OSHKOSH, Wis.—If you get bored in Wisconsin, play a game. Drive a few miles through any neighborhood. Count the signs that read “We Stand With Scott Walker,” or “I Stand With Scott Walker,” or “Scott Walker: Believe in Wisconsin.” Try and figure out what the houses have in common.
You won’t. There are pieces of Walkerian flair outside of barns on Highway 41, near working-class ranch homes in Appleton, and in the tony part of Oshkosh that Sen. Ron Johnson calls home. On one stretch of Highway 26, somebody’s propped up an unused toilet with a sign reading, “Deposit recall petitions here.” Next to that, a Walker sign that crosses out half of the phrase “for governor” and adds “president.”
The public displays of affection for Walker can put you in mind of October 2008, when placing a HOPE poster or Shepard Fairey print in your window told neighbors about your politics and taste. The Walker gear is easily attained at one of the 20 “victory centers” promoted by the campaign. I stopped by half a dozen of them—local Republican offices temporarily converted to the cause. In the front of the Winnebago County office, a digital sign counted down the days to the June 5 recall. A cardboard Walker stand-up faced visitors from behind a podium. A handmade sign portrayed two cartoon burglars looking around as they hauled bags of pilfered goods.
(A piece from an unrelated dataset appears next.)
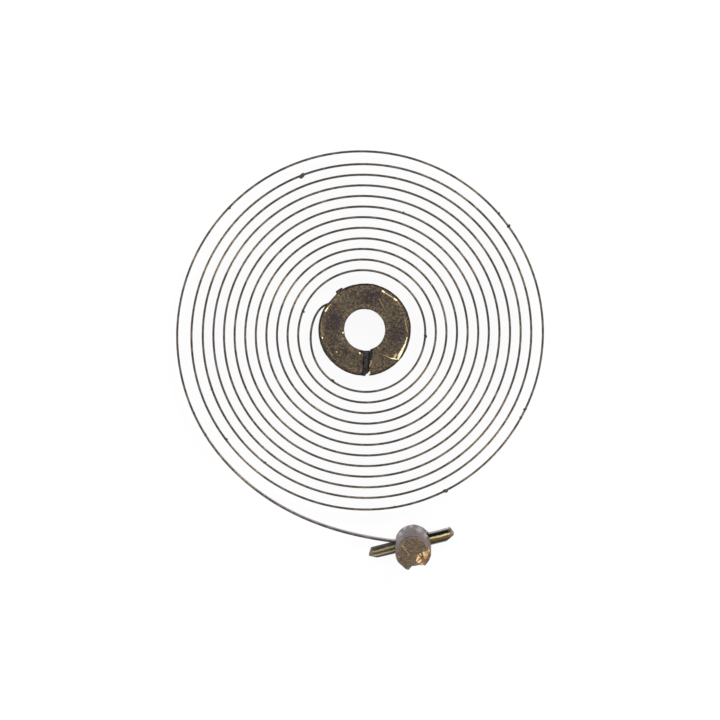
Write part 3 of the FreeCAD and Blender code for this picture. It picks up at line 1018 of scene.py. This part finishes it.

Your Governor Walker Vote Was STOLEN
Reclaim Your Property!
Inside, a 61-year-old grandmother named Diane Malecki was putting pro-Walker buttons in a tackle box. She would sell the gear at this weekend’s Republican conference in Green Bay. While we talked, a supporter bought one of the buttons Malecki had designed: A sheriff’s star with the legend, Walker, Taxes Ranger.
“The table and chair in this office—this came from my mom’s house,” said Malecki. “We had to rehab it. She wore down the wood, writing and reading and writing to Congress. She was like a one-person Tea Party! She’d even write on the backs of the envelopes. I’d ask her: ‘Why are you writing on there?’ And she’d say, ‘It doesn’t hurt the postman to learn something.’”
The Walker campaign—the one currently leading in polls—is what every Republican presidential candidate tried and failed to build. There’s a perfect link-up here between Tea Party, Republican Party, and megadonor. Walker’s TV ads run constantly; the Democratic ads don’t. Walker’s swag is everywhere, paid for by $25 million in donations, two-thirds of which dropped in from outside Wisconsin. Tom Barrett, Walker’s Democratic competition, has raised less than $1 million.
The yawning money gap grew out of a loophole in campaign finance law. From the start of the recall process until the date the election was official—five full months—Walker’s campaign was able to raise unlimited money from any source. Sheldon Adelson cut him a $500,000 check. Diane Hendricks, one of the state’s richest women, gave Walker $510,000, becoming the biggest donor to a single candidate in state history.
Democrats have responded the way that massively out-spent people must respond: They’ve made a vice out of it. On Thursday, they shot up flares about a video, from 2011, in which Walker confidently told Hendricks about his “divide and conquer” strategy. Walker’s been answering that sort of attack with the script he wrote back during the union-led Capitol coup.
“The reason we had to raise the kind of money we raised was because of the tens of millions of dollars that have come in from outside of the state from special interests in Washington,” said Walker at his Tuesday night primary victory speech, inside a packed Waukesha victory center. “They funded the protests to begin with. They funded the attacks in the Supreme Court race. [A 2011 retention election became a proxy fight over Walker’s labor and tax reforms.] You guys all know it well here—they spent tens of millions of dollars in the Senate recall election, and they’re going to spend tens and tens of millions of dollars trying to take me out.”